Coppola strongly fought for what he saw in Puzo’s lengthy adapted screenplay, primarily how he wanted to convey the sense of burgeoning corporate America through the Mafia themselves, and it’s a crucial point; we never actually see the Corleone’s engage in criminal enterprises, indeed the Godfather himself’s refusal to get them involved in the drug trafficking trade now beginning to bloom in the wake of World War 2–in the shadow of which the whole film rests–triggers the internal wars and politics between the Mafia crime families that forms the spine of the story, chiefly Michael’s transformation from WW2 vet who shied away from the family business into the new Godfather.
Coppola was at this point a fresh face, one of the American New Wave alongside luminaries such as Scorsese, Spielberg & Lucas, all men about to change cinema forever with their vision across the 1970’s but at this point unknown entities; thus Coppola stuck to his guns, ensuring Puzo’s themes about the American milleu, the importance of family, the cost of justice and consequences of personal vengeance, were all retained. His Corleone’s are charming, hugely charismatic figures, rich in depth and brimming with dangerous power, but they almost don’t feel like criminals, and Coppola not once explores them from outside their inner circle.
That approach informed so many well known and loved movies and TV shows about organised crime & gangsters–from Martin Scorsese’s Goodfellas, itself only a shade down on the masterpiece scale, all the way to David Chase’s The Sopranos–and cemented The Godfather as eternally part of cinematic pop culture. Brando, in a glistening career of magnificent turns, will always be remembered first and foremost for his calm, collected and dignified turn as Vito Corleone, his mouth stuffed with cotton balls and accent infused with Italian vowels; alongside him Pacino is equally poised yet even more dangerous as Michael, in a tricky role to nail as someone internally conflicted; James Caan brings fire and Italian passion as Sonny, while Robert Duvall is the head instead of the heart as Tom Hagen, the consigliere, and provides a rock at the heart of the picture.
Some have suggested Coppola’s cast here is the best assembled in any movie and that’s hard to refute – they define perfect for Puzo’s complicated, rich roles which his screenplay allows to delve into each of them and explore to the point you almost feel one of ‘the family’, while at the same time they can still turn around and surprise you as people – though famously Caan was wanted as Michael at first while the studio believed Pacino was too short for such a main role in one of the most masculine pictures in American cinema; though Talia Shire, Coppola’s sister, is suitably passionate as the Corleone sister in a violent & loveless marriage, only really Diane Keaton makes a mark in that regard as Kay, Michael’s second wife, though she manages to imbue her with an inner strength & grace as she struggles to counterbalance her love for him with what the family business turns him into.

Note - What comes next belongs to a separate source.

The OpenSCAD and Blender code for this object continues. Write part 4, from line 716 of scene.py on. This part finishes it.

With a cast beyond equal and a script that delved into the complexities and scope of Puzo’s enormous novel, it was down to Coppola’s directorial approach to truly bring this to life, and he does so with a skill commensurate to a helmsman beyond who previously had not even attempted something on this scale; indeed after the studio approached numerous directors who turned the project down, even Coppola had his doubts, unaware he would go on to make not just the defining picture of his career but one of the 20th centuries most iconic pieces of cinema. What he does, especially viewed in the 2008 restoration print, is frequently breathtaking; along with his supremely talented DoP Gordon Willis, he instantly evokes the post-war allure and glamour of the 1940’s and establishes the Corleone’s as not just a family but a dynasty, a representation of the corruption of the so called ‘American Dream’; his lens is wide and operatic, allowing his actors to breathe and his sets to be admired, but it’s also elegant and careful, poised and personal where it needs to be.

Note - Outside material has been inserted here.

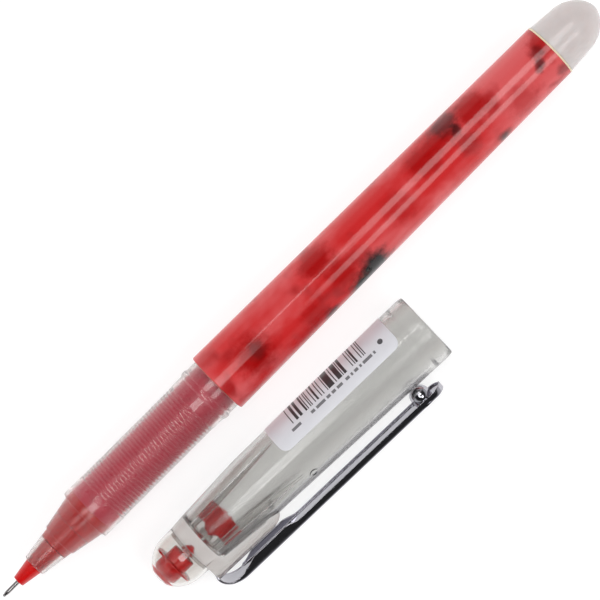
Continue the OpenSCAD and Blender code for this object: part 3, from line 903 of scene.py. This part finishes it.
def make_seal():
    """The red guide for the needle, with four fins."""
    fin_t, fin_r, core_r, bore_r = 0.9, 3.15, 1.72, 0.5
    core = rounded(
        [
            (SEAL_X, bore_r, 0),
            (SEAL_X, 0.9, 0.1),
            (12.3, core_r, 0.15),
            (SEAL_END, core_r, 0.12),
            (SEAL_END, 1.3, 0.05),
            (14.9, bore_r, 0.1),
        ]
    )
    fins = []
    for i in range(4):
        outline = [(12.2, 1.2), (SEAL_END - 0.1, 1.2), (SEAL_END - 0.1, fin_r), (12.2, fin_r)]
        turn = Matrix.Rotation(math.pi / 2 * i, 4, "X") @ Matrix.Rotation(math.pi / 2, 4, "X")
        fins.append(bevel(slab("fin", outline, -fin_t / 2, fin_t / 2, turn), 0.1))
    seal = combine(lathe("needle_guide", core, 64), fins, "UNION")
    placed(seal, CAP, CAP_RED, "cap", ["inner_seal"], sharp=30)


def make_label():
    """A thin film around a third of the cap, with rounded corners. Its UV is in millimetres."""
    t, lift, corner, across_steps = 0.07, 0.015, 1.6, 40
    radius = cap_r((LABEL_FROM + LABEL_TO) / 2)
    width = math.radians(LABEL_SWEEP) * radius
    xs = [LABEL_FROM + corner * (1 - math.cos(math.pi / 2 * i / 8)) for i in range(9)]
    xs += [LABEL_FROM + corner + (LABEL_TO - LABEL_FROM - 2 * corner) * i / 24 for i in range(1, 24)]
    xs += [LABEL_TO - corner * (1 - math.sin(math.pi / 2 * i / 8)) for i in range(9)]
    mesh = bmesh.new()
    uv = mesh.loops.layers.uv.new("print")
    flat = {}
    skins = []
    for lift_now in (lift, lift + t):
        rows = []
        for x in xs:
            edge = max(0.0, corner - min(x - LABEL_FROM, LABEL_TO - x))
            inset = corner - math.sqrt(max(0.0, corner**2 - edge**2))
            row = []
            for k in range(across_steps + 1):
                v = inset + (width - 2 * inset) * k / across_steps
                # across starts near the top and runs down the pen's side
                lean = math.radians(LABEL_START) + v / radius
                r = cap_r(x) + lift_now
                vert = mesh.verts.new((x, r * math.sin(lean), r * math.cos(lean)))
                flat[vert] = (x - LABEL_FROM, v)
                row.append(vert)
            rows.append(row)
        skins.append(rows)
    low, high = skins
    for rows in skins:
        for one, two in zip(rows, rows[1:]):
            for k in range(across_steps):
                mesh.faces.new((one[k], one[k + 1], two[k + 1], two[k]))
    for side in (0, -1):
        for i in range(len(xs) - 1):
            mesh.faces.new((low[i][side], low[i + 1][side], high[i + 1][side], high[i][side]))
    for end in (0, -1):
        for k in range(across_steps):
            mesh.faces.new((low[end][k], low[end][k + 1], high[end][k + 1], high[end][k]))
    for face in mesh.faces:
        for loop in face.loops:
            loop[uv].uv = flat[loop.vert]
    placed(finish_mesh("cap_film", mesh), CAP, LABEL, "cap", ["cap_label"])


# ---- The clip ----


def clip_section(half_w, depth, floor):
    """The channel's section as (sideways, inwards from the back).

    The CAD's two sides are equally deep. Here the upper one is deeper and the lower one shallower.
    """
    upper_extra, lower_less, full_from, least = 0.3, 0.25, 0.4, 0.02
    side_t = min(0.35, half_w * 0.45)
    channel = ramp((depth - floor) / full_from)
    upper = max(depth, floor + least) + upper_extra * channel
    lower = max(depth, floor + least) - lower_less * channel
    return rounded(
        [
            (-half_w, lower, 0.08),
            (-half_w, 0, 0.28),
            (half_w, 0, 0.28),
            (half_w, upper, 0.08),
            (half_w - side_t, upper, 0.08),
            (half_w - side_t, floor, 0.1),
            (-half_w + side_t, floor, 0.1),
            (-half_w + side_t, lower, 0.08),
        ],
        steps=4,
    )


def clip_stations():
    """The clip's middle line from the tongue's end round the loop to the arm's end.

    Each station is x, r, half width, depth and floor.
    """
    out = []
    barb, pitch, tooth_share, barbs_from, barbs_to = 0.2, 1.6, 0.55, 10.0, 18.0
    steps = 55
    for i in range(steps + 1):
        x = TONGUE_END - (TONGUE_END - LOOP_X - BEND_R) * i / steps
        tooth = ((x - barbs_from) % pitch) / pitch
        barbed = barbs_from <= x <= barbs_to and tooth < tooth_share
        wide = barb * (1 - tooth / tooth_share) if barbed else 0
        out.append((x, TONGUE_R, TONGUE_W / 2 + wide, CLIP_T, CLIP_T))
    centre = (LOOP_X + BEND_R, TONGUE_R + BEND_R)
    for i in range(1, 10):
        a = math.radians(270 - 10 * i)
        half_w = TONGUE_W / 2 + (CLIP_W - TONGUE_W) / 2 * i / 9
        x, r = centre[0] + BEND_R * math.cos(a), centre[1] + BEND_R * math.sin(a)
        out.append((x, r, half_w, CLIP_T, CLIP_T))
    arm_r, arm_x = CLIP_BACK - CLIP_T / 2, LOOP_X + LOOP_LEN
    for i in range(1, 19):
        a = math.radians(5 * i)
        x, r = arm_x - LOOP_LEN * math.cos(a), centre[1] + (arm_r - centre[1]) * math.sin(a)
        out.append((x, r, CLIP_W / 2, CLIP_T + 0.35 * ramp((i - 8) / 10), CLIP_T))
    deep, shallow = 1.8, 1.0
    swell_from, rise, swell_to, fall, fine_to = 11.8, 3.2, 24.6, 3.4, 25.5
    fine_step, coarse_step = 0.4, 1.2
    end_c = CLIP_END - CLIP_W / 2
    x = arm_x
    while x < fine_to:
        x += fine_step
        swell = ramp((x - swell_from) / rise) * ramp((swell_to - x) / fall)
        out.append((x, arm_r, CLIP_W / 2, shallow + (deep - shallow) * swell, CLIP_T))
    while x < end_c - coarse_step:
        x += coarse_step
        out.append((x, arm_r, CLIP_W / 2, shallow, CLIP_T))
    for i in range(13):
        a = math.radians(6.4 * i)
        floor = CLIP_T if i < 11 else shallow - 0.05
        half_w = CLIP_W / 2 * math.cos(a)
        out.append((end_c + CLIP_W / 2 * math.sin(a), arm_r, half_w, shallow, floor))
    return out


def quarter_circle(centre, radius, steps):
    """A sphere's outline from its pole on the axis to its widest point."""
    angles = [math.pi / 2 * i / steps for i in range(steps + 1)]
    return [(centre - radius * math.cos(a), radius * math.sin(a)) for a in angles]


def make_clip():
    """One strip of chromed steel: barbed tongue, loop, channelled arm and the bump near its end."""
    stations = clip_stations()
    middles = [Vector((x, r)) for x, r, _, _, _ in stations]
    rings = []
    for i, (x, r, half_w, depth, floor) in enumerate(stations):
        tangent = (middles[min(i + 1, len(middles) - 1)] - middles[max(i - 1, 0)]).normalized()
        outward = Vector((-tangent.y, tangent.x))
        ring = []
        for w, n in clip_section(half_w, depth, floor):
            at = middles[i] + outward * (CLIP_T / 2 - n)
            ring.append((at.x, -at.y, w))
        rings.append(ring)
    clip = loft("spring_clip", rings)
    inner_r = CLIP_BACK - CLIP_T
    nub_c = inner_r - NUB_H + NUB_R
    skirt_r, skirt_end = NUB_R + 0.35, inner_r + 0.2
    skirt = rounded(
        [
            (inner_r - 0.05, NUB_R, 0.3),
            (inner_r + 0.02, skirt_r, 0),
            (skirt_end, skirt_r, 0),
            (skirt_end, 0, 0),
        ]
    )
    # The bump's own X becomes the clip's -Y, which is outwards
    turn = Matrix(((0, 0, 1, NUB_X), (-1, 0, 0, 0), (0, -1, 0, 0), (0, 0, 0, 1)))
    nub = lathe("nub", quarter_circle(nub_c, NUB_R, 14) + skirt, 64)
    nub.data.transform(turn)
    hollow_r, hollow_end = NUB_R - 0.45, CLIP_BACK + 0.5
    inside = quarter_circle(nub_c, hollow_r, 10) + [(hollow_end, hollow_r + 0.1), (hollow_end, 0)]
    hollow = lathe("hollow", inside, 48)
    hollow.data.transform(turn)
    combine(clip, [nub], "UNION")
    combine(clip, [hollow], "DIFFERENCE")
    set_down(clip, CLIP, CHROME, 40)
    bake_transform(clip)
    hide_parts("clip_tongue", "clip_arm")


# ---- CAD nodes that stay ----


def dress(node, look):
    """Gives a CAD node that stays its material."""
    data = frame["nodes"][node].data
    data.materials.clear()
    data.materials.append(look)


def dress_nodes():
    dress("barrel_tube", CREAM)
    dress("tail_plug", WHITE)
    dress("ball_spring", WIRE)
    dress("tip_ball", CARBIDE)
    dress("seal_pad", SILICONE)


# ---- Studio ----


def make_floor():
    """A pale table top, in metres, just below the pen and the cap."""
    half, top = 2.5, -0.00002
    square = ((-half, -half), (half, -half), (half, half), (-half, half))
    mesh = bmesh.new()
    mesh.faces.new([mesh.verts.new((x, y, top)) for x, y in square])
    floor = finish_mesh("table_top", mesh)
    floor.data.materials.append(floor_look())


def area_light(name, at, aim, size, power, glossy=True):
    data = bpy.data.lights.new(name, "AREA")
    data.shape = "RECTANGLE"
    data.size, data.size_y = size
    data.energy = power
    light = bpy.data.objects.new(name, data)
    bpy.context.scene.collection.objects.link(light)
    light.location = at
    light.rotation_euler = (Vector(aim) - Vector(at)).to_track_quat("-Z", "Y").to_euler()
    light.visible_glossy = glossy
    light.visible_camera = False
    return light


def panel(name, lean, width, from_x, to_x, radiance):
    """A lamp along the pen and one metre from it, turned by lean from straight above towards the cap.

    Its X is in metres from the ball.
    """
    distance = 1.0
    lean = math.radians(lean)
    middle = Vector(((from_x + to_x) / 2, -math.sin(lean) * distance, math.cos(lean) * distance))
    size = (to_x - from_x, width)
    power = radiance * math.pi * size[0] * size[1]
    light = area_light(name, pen_start + middle, pen_start, size, power)
    light.rotation_euler = (-lean, 0, 0)


def make_lights():
    """Panels that the shiny pieces reflect, two soft lamps that they don't, and a sky dark overhead."""
    panel("grip_panel", 2, 0.5, -0.2, -0.042, 5.0)
    panel("grip_side_panel", 54, 0.22, -0.2, -0.042, 4.0)
    panel("thin_strip", -17, 0.08, -0.035, 0.09, 6.0)
    panel("first_panel", -17, 0.5, 0.09, 0.42, 4.2)
    panel("second_panel", 28, 0.56, 0.05, 0.42, 3.9)
    tent_size, tent_power = (1.6, 1.6), 8.5
    area_light("tent_left", (-0.6, 1.0, 1.3), (0, 0, 0), tent_size, tent_power, glossy=False)
    area_light("tent_right", (0.6, -1.0, 1.3), (0, 0, 0), tent_size, tent_power, glossy=False)

    world = bpy.data.worlds.new("studio")
    bpy.context.scene.world = world
    world.use_nodes = True
    tree = world.node_tree
    tree.nodes.clear()
    place = tree.nodes.new("ShaderNodeTexCoord")
    parts = tree.nodes.new("ShaderNodeSeparateXYZ")
    shades = tree.nodes.new("ShaderNodeValToRGB")
    background = tree.nodes.new("ShaderNodeBackground")
    output = tree.nodes.new("ShaderNodeOutputWorld")
    tree.links.new(place.outputs["Generated"], parts.inputs[0])
    tree.links.new(parts.outputs["Z"], shades.inputs[0])
    tree.links.new(shades.outputs[0], background.inputs["Color"])
    tree.links.new(background.outputs[0], output.inputs["Surface"])
    blue_share = 1.01
    # Height of the direction looked in, and the sky's brightness there
    ramp_points = [(0.0, 0.7), (0.2, 0.6), (0.45, 0.5), (0.6, 0.03), (0.85, 0.03), (0.97, 0.04)]
    shades.color_ramp.elements.remove(shades.color_ramp.elements[0])
    for i, (at, level) in enumerate(ramp_points):
        element = shades.color_ramp.elements[0] if i == 0 else shades.color_ramp.elements.new(at)
        element.position = at
        element.color = (level, level, level * blue_share, 1)
    background.inputs["Strength"].default_value = 1.0


def make_camera():
    """Looks almost straight down on the pen's middle, with the pen from lower left to upper right."""
    along, side, height = 77.0, 12.74, 540.0
    tilt, roll, spin = math.radians(0.649), math.radians(-1.351), math.radians(-44.982)
    data = bpy.data.cameras.new("camera")
    data.sensor_width = 36.0
    data.lens = 192.0
    data.clip_start, data.clip_end = 0.01, 20.0
    camera = bpy.data.objects.new("camera", data)
    bpy.context.scene.collection.objects.link(camera)
    turn = Matrix.Rotation(tilt, 4, "Y") @ Matrix.Rotation(roll, 4, "X") @ Matrix.Rotation(spin, 4, "Z")
    camera.matrix_world = Matrix.Translation(pen_start + Vector((along, side, height)) * MM) @ turn
    bpy.context.scene.camera = camera


bpy.context.scene.view_settings.view_transform = "Standard"
make_camera()
make_film()
make_eraser()
make_section()
make_refill()
make_cap()
make_crown()
make_seal()
make_label()
make_clip()
dress_nodes()
make_floor()
make_lights()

Backed up by a gorgeous central score by Nino Rota, his film exudes a regality, a class, while simultaneously managing to reflect the brutality and ugliness of the darker aspects of organised crime – when Michael assassinates a police chief or Sonny is brutally gunned down, he doesn’t spare the claret, doesn’t shy away from the visceral savagery, and reminds us just how above the law these people are & the world they inhabit is. As previously mentioned, he also manages to reflect the changing times – gone are the days of outlaw bootlegging & everyone being bought, the Mafia in New York City & spreading to Hollywood & Vegas are having to adapt, to become almost akin to a corporate entity, a business model, protecting their stocks & interests from those who might upset the status quo – and a key component of Puzo’s story is the Corleone dynasty shifting from the old guard to the new; only in Sicily, beautifully romantic on screen, do the old rules seem to apply.

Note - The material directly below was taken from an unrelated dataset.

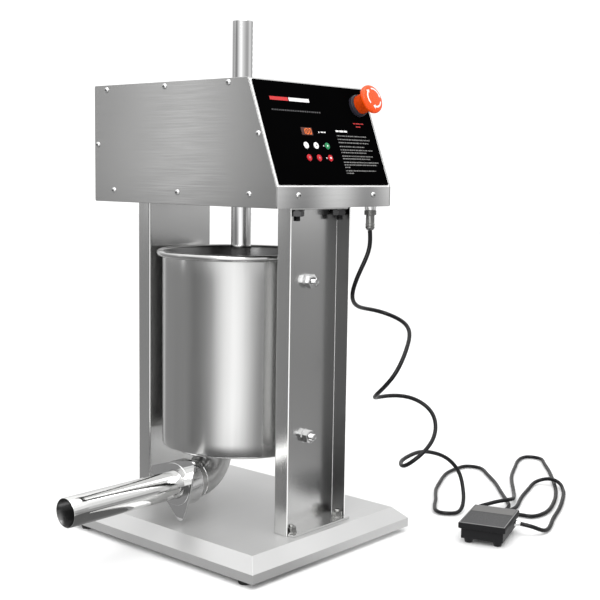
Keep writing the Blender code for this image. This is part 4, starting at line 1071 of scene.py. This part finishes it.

At almost three hours long, The Godfather roughly clocks in at perfect length, yet you wish the saga would continue – and to say that about a 177 film is remarkable. Francis Ford Coppola, without hyperbole, took of the finest pieces of 20th century literature and quite possibly made a better cinematic experience out of it, a fact almost beyond compare. His picture is truly sumptuous in every way, it never once puts a foot wrong in terms of script, of direction, of its masterclass in acting or the scope of its beautiful direction. Many have said far more profound words on The Godfather and what it means to cinema, but it truly is one of the greatest motion pictures ever made.
The offer I’ll make you that you can’t refuse is to watch this movie, then watch it again.